→ Exercise instructions
Return, exactly as written, the run of lines that begins at the line containing "inside = Part.makeCylinder(collar_radius_at(GATE_HEIGHT)" and ends at the line containing "for node in". Nothing outside that run belongs in the answer.

→ Provided material
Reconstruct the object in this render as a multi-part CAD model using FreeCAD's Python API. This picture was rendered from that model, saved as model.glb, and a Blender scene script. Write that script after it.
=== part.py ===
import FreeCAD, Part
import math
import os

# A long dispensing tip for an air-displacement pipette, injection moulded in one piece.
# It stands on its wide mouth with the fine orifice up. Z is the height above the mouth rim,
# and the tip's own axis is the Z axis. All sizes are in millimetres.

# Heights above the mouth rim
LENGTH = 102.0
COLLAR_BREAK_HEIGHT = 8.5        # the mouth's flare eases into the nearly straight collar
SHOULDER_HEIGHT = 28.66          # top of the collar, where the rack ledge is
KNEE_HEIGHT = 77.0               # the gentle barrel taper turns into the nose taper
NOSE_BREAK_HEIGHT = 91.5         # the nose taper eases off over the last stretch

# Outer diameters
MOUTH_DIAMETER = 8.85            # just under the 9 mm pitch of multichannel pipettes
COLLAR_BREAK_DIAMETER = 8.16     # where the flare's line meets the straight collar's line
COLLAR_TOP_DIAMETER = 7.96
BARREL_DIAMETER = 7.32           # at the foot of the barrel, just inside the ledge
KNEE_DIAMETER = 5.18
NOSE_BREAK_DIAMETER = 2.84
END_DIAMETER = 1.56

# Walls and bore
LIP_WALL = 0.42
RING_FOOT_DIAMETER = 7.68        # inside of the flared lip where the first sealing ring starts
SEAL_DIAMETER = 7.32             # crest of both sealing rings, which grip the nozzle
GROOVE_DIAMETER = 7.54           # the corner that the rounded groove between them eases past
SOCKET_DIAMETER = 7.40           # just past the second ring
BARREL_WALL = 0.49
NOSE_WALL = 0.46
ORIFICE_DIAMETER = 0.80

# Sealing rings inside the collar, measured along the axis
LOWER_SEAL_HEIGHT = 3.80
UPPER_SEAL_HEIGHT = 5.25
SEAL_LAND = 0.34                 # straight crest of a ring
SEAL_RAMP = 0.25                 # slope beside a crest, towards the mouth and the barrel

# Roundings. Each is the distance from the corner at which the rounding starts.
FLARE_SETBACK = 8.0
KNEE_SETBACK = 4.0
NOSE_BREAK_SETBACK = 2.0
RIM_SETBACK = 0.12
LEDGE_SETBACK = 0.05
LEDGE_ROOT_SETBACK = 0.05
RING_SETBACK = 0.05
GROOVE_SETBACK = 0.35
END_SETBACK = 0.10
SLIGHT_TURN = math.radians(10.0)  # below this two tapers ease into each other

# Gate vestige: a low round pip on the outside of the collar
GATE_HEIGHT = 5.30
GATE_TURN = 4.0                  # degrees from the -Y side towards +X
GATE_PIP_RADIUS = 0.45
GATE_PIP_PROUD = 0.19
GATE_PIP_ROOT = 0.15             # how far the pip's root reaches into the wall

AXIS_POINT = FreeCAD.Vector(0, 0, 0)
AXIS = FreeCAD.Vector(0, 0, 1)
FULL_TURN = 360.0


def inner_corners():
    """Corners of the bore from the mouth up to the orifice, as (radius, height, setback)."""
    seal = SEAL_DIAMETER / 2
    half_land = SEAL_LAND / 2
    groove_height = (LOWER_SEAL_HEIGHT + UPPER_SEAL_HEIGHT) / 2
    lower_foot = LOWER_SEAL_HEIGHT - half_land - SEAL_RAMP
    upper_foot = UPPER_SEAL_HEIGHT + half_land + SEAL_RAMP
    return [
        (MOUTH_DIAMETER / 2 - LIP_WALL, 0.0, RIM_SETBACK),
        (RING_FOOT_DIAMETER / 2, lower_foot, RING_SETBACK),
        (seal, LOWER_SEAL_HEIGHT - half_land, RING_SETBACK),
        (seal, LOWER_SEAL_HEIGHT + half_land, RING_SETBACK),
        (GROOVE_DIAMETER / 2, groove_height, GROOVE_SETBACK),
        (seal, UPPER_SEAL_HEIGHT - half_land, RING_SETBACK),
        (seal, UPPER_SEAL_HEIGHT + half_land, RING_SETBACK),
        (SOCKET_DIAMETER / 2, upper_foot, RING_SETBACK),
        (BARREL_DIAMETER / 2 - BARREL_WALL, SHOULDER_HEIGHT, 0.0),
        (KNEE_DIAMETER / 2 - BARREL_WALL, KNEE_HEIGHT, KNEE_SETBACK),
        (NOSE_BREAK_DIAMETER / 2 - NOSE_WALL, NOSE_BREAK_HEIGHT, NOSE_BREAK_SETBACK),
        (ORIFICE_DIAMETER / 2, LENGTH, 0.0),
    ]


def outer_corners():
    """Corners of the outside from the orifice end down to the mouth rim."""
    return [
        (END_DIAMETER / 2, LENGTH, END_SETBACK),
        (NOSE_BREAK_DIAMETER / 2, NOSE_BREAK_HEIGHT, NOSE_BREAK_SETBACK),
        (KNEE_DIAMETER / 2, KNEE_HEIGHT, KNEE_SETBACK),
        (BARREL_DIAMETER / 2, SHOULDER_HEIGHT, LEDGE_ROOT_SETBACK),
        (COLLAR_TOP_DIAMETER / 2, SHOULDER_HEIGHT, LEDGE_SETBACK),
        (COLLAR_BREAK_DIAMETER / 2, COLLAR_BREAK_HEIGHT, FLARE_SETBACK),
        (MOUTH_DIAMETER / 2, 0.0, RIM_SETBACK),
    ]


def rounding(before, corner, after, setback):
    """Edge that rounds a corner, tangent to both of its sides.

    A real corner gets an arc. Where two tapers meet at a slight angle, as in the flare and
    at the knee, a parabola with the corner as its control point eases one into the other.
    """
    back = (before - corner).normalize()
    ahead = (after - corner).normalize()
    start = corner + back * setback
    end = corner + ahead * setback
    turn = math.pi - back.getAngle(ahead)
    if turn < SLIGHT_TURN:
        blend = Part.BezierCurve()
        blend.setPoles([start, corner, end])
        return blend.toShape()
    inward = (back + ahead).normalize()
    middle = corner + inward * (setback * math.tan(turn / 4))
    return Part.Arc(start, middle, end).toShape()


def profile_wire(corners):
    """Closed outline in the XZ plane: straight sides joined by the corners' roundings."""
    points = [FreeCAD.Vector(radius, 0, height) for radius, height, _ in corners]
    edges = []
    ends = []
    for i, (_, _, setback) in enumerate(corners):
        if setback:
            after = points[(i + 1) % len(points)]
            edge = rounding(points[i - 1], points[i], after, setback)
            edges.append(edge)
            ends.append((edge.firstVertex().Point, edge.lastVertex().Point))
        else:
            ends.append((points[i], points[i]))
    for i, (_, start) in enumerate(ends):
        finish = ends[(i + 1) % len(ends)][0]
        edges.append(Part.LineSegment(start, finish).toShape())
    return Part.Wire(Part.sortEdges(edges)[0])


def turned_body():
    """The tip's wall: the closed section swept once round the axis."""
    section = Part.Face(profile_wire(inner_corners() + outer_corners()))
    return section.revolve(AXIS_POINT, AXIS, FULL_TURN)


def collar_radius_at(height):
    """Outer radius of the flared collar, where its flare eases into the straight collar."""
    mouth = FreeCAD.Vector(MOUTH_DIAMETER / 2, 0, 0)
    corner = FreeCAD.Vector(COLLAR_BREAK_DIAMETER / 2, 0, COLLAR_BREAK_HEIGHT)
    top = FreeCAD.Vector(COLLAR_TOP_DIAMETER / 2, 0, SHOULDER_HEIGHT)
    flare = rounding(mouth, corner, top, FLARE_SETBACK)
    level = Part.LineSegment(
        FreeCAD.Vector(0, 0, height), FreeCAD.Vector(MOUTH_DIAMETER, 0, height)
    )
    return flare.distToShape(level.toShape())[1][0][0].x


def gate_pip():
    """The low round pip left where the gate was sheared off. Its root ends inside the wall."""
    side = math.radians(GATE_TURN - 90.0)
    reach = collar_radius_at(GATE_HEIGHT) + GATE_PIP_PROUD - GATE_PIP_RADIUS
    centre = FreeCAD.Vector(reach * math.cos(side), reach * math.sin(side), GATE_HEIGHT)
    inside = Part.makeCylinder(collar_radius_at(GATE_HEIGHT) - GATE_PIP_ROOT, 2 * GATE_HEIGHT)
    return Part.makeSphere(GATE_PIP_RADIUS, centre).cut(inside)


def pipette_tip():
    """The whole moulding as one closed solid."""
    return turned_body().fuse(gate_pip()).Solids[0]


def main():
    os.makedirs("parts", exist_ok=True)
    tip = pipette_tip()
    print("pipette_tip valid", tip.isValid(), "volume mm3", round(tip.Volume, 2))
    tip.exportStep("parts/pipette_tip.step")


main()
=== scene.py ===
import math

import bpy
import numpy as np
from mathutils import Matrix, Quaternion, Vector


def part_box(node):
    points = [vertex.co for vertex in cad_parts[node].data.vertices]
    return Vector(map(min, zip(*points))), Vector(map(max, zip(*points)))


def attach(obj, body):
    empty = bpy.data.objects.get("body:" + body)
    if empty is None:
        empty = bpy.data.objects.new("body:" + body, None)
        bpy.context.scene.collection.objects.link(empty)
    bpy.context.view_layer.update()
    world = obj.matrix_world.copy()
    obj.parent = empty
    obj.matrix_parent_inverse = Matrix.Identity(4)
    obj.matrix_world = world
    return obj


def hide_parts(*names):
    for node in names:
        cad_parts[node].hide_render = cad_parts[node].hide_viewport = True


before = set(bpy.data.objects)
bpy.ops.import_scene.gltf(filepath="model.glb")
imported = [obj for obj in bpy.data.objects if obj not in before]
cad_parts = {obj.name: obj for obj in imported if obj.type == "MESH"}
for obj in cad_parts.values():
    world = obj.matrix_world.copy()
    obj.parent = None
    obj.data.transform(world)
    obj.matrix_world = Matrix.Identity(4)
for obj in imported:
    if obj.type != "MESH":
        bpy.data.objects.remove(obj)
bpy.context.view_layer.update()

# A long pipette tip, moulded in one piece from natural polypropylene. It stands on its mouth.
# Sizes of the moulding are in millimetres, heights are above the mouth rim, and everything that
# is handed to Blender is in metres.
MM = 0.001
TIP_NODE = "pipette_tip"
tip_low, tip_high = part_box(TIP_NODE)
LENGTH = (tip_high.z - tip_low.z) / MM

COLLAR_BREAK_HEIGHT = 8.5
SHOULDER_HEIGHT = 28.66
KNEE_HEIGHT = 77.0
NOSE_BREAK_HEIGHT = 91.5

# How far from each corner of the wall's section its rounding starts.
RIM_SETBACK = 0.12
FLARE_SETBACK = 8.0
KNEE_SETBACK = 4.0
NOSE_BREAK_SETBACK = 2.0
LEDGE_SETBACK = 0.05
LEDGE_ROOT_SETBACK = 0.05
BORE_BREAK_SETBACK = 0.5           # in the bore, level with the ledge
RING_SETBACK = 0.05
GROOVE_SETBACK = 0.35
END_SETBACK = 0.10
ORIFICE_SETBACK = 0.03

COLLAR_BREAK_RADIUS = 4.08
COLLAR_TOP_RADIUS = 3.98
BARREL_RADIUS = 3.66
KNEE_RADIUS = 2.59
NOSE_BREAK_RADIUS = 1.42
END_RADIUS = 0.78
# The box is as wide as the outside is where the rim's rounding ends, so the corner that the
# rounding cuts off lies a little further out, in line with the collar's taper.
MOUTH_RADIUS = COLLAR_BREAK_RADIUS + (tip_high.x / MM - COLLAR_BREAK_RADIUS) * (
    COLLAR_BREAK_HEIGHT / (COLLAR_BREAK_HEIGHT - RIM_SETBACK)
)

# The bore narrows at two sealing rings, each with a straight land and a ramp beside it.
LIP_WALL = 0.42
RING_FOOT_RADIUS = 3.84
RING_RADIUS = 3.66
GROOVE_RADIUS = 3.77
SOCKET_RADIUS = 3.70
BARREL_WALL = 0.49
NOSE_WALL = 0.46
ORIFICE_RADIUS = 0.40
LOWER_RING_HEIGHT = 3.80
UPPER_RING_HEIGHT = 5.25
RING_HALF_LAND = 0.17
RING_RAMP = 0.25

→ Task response
    inside = Part.makeCylinder(collar_radius_at(GATE_HEIGHT) - GATE_PIP_ROOT, 2 * GATE_HEIGHT)
    return Part.makeSphere(GATE_PIP_RADIUS, centre).cut(inside)


def pipette_tip():
    """The whole moulding as one closed solid."""
    return turned_body().fuse(gate_pip()).Solids[0]


def main():
    os.makedirs("parts", exist_ok=True)
    tip = pipette_tip()
    print("pipette_tip valid", tip.isValid(), "volume mm3", round(tip.Volume, 2))
    tip.exportStep("parts/pipette_tip.step")


main()
=== scene.py ===
import math

import bpy
import numpy as np
from mathutils import Matrix, Quaternion, Vector


def part_box(node):
    points = [vertex.co for vertex in cad_parts[node].data.vertices]
    return Vector(map(min, zip(*points))), Vector(map(max, zip(*points)))


def attach(obj, body):
    empty = bpy.data.objects.get("body:" + body)
    if empty is None:
        empty = bpy.data.objects.new("body:" + body, None)
        bpy.context.scene.collection.objects.link(empty)
    bpy.context.view_layer.update()
    world = obj.matrix_world.copy()
    obj.parent = empty
    obj.matrix_parent_inverse = Matrix.Identity(4)
    obj.matrix_world = world
    return obj


def hide_parts(*names):
    for node in names:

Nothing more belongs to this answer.